Récemment, Elon Musk, le PDG de Tesla et de SpaceX, a donné une conférence devant l’association des gouverneurs américains. Et ce ne sont pas les prouesses technologiques de ses entreprises qui ont retenu l’attention, mais bien son discours pour le moins alarmiste sur l’intelligence artificielle. Depuis quelques années, Musk, qui est considéré comme l’un des grands visionnaires sur la planète, a souvent mis en garde le public contre les dangers liés au développement phénoménal de l’IA.

Il a cette fois réitéré son message, affirmant qu’il était essentiel pour les gouvernements d’adopter rapidement des lois qui permettraient de mieux encadrer cette technologie. « L’intelligence artificielle est l’un des rares cas pour lesquels je pense que nous devons adopter des réglementations de manière proactive plutôt que réactive. Parce que je crois que si nous attendons de le faire de façon réactive, il sera trop tard. L’IA est un risque fondamental à l’existence de la civilisation humaine, » a-t-il même affirmé.

Réalisme ou pessimisme ?

La prise de parole d’Elon Musk est un peu surprenante, pour deux raisons. D’abord, parce qu’il s’est toujours insurgé contre une trop grande intervention des gouvernements dans l’économie, qu’il voyait comme un frein à l’innovation et à l’entrepreneuriat. Et ensuite, parce que Musk a déjà été impliqué dans différents projets d’intelligence artificielle, notamment celui de DeepMind, désormais une division de Google qui a construit un « réseau neuronal ». Cependant, le patron de Tesla assure que sa participation et ses investissements étaient faits seulement dans le but d’avoir le domaine à l’œil. « [Ce rôle] m’apportait une plus grande visibilité pour comprendre la vitesse à laquelle les choses s’amélioraient, et elles s’amélioraient à un rythme accéléré, » a-t-il déjà expliqué en entrevue.

Musk n’est pas le seul expert à exprimer des craintes sur les avancées de l’IA. C’est notamment le cas du physicien Stephen Hawking, qui a déjà affirmé que l’intelligence artificielle « pourrait bien signifier la fin de la race humaine ». Bill Gates et Steve Wozniak sont également dans le camp des inquiets.

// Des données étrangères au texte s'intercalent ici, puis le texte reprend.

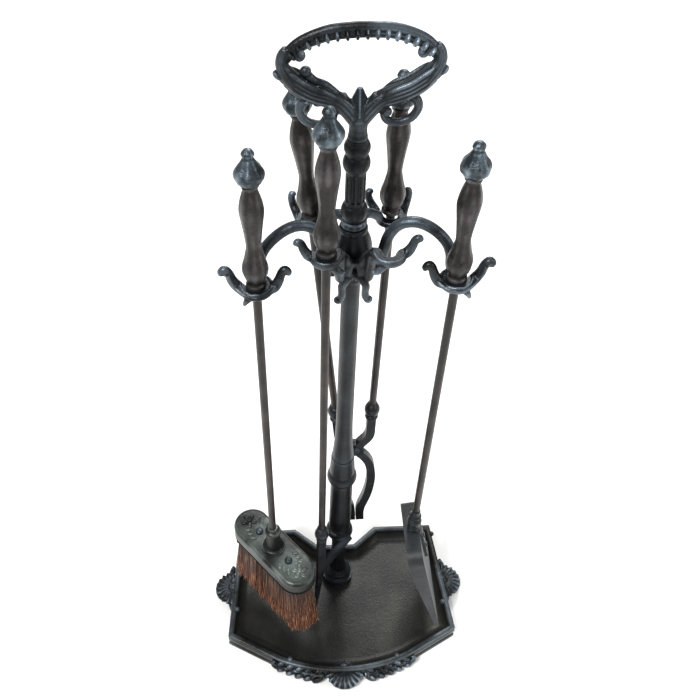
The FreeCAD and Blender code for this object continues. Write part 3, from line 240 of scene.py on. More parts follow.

De l’autre côté, il y a par contre plusieurs piliers de l’industrie qui minimisent ce qu’ils appellent « la croisade d’Elon ». Entre autres, Larry Page, cofondateur de Google et ami personnel de Musk, qui croit que l’IA va réellement améliorer la vie des gens. Selon Page, « lorsque les besoins des êtres humains seront plus facilement comblés, les gens auront plus de temps à consacrer à leur famille ou encore à leurs intérêts personnels. » Dans ce camp des optimistes, on trouve aussi l’investisseur et activiste Peter Thiel, cofondateur de PayPal avec Musk, qui pense que « le jour où les machines posséderont toute la gamme des habiletés cognitives de l’humain est encore loin » et Mark Zuckerberg, qui a créé un robot-valet nommé Jarvis pour s’occuper de sa maison. Ce dernier a dit : « Si nous ralentissons volontairement le progrès à cause d’inquiétudes non fondées, nous empêcherons des gains réels de se produire. »

Elon Musk, TED 2017.

Des applications aujourd’hui courantes

Aujourd’hui, ce qu’on appelle de façon large l’IA est déjà bien implanté au cœur de nos vies quotidiennes, mais généralement sous la forme d’automates assez rudimentaires — nous sommes loin de consciences artificielles qui relèvent encore de la science-fiction. En voici quelques applications courantes :

— Les assistants personnels, tels que Siri, Cortana et Alexa. Ceux-ci sont constamment en train d’en apprendre plus sur leurs utilisateurs, par exemple sur leur prononciation spécifique, ce qui leur permet de mieux s’adapter à eux. Prochaine étape : anticiper leurs besoins.
— Les voitures autonomes sont probablement l’une des applications les plus marquantes, qui risquent d’amener une révolution assez rapide dans nos vies. Prochaine étape : raffiner les algorithmes afin de permettre aux voitures d’apprendre de leurs « erreurs », tout comme les humains.
— Les chat bots (ou robots conversationnels), ces formes de service à la clientèle bénéficient de beaucoup de « hype marketing », mais sont encore des automates très proches du degré zéro d’intelligence — ils ne passent pas le test de Turing. Défi : mieux maîtriser le langage naturel des utilisateurs.
— Les caméras de surveillance, particulièrement celles appartenant à de grands systèmes avec de nombreux écrans à surveiller. Des algorithmes permettent déjà de reconnaître ce qui pourrait être une « intrusion » potentielle. Défi : mieux interpréter les comportements humains dans toute leur complexité.
— Les recommandations en ligne, qui permettent aux marchands ou aux réseaux sociaux comme Facebook de cibler les publicités selon les comportements de magasinage en ligne, ou encore aux services de divertissement d’offrir des suggestions de musique ou de films basées sur les goûts. Défi : respecter la vie privée des consommateurs tout en poussant ces recommandations plus loin.

La suite

Le dernier discours de Musk, bien qu’il ait fait des vagues dans les médias, s’adressait avant tout à une audience ciblée de décideurs, possédant le pouvoir de faire adopter de nouvelles réglementations et d’établir des politiques. Après ses déclarations, les gouverneurs ont posé de nombreuses questions à Musk et lui ont demandé conseil, témoignant à tout le moins d’une certaine ouverture au changement.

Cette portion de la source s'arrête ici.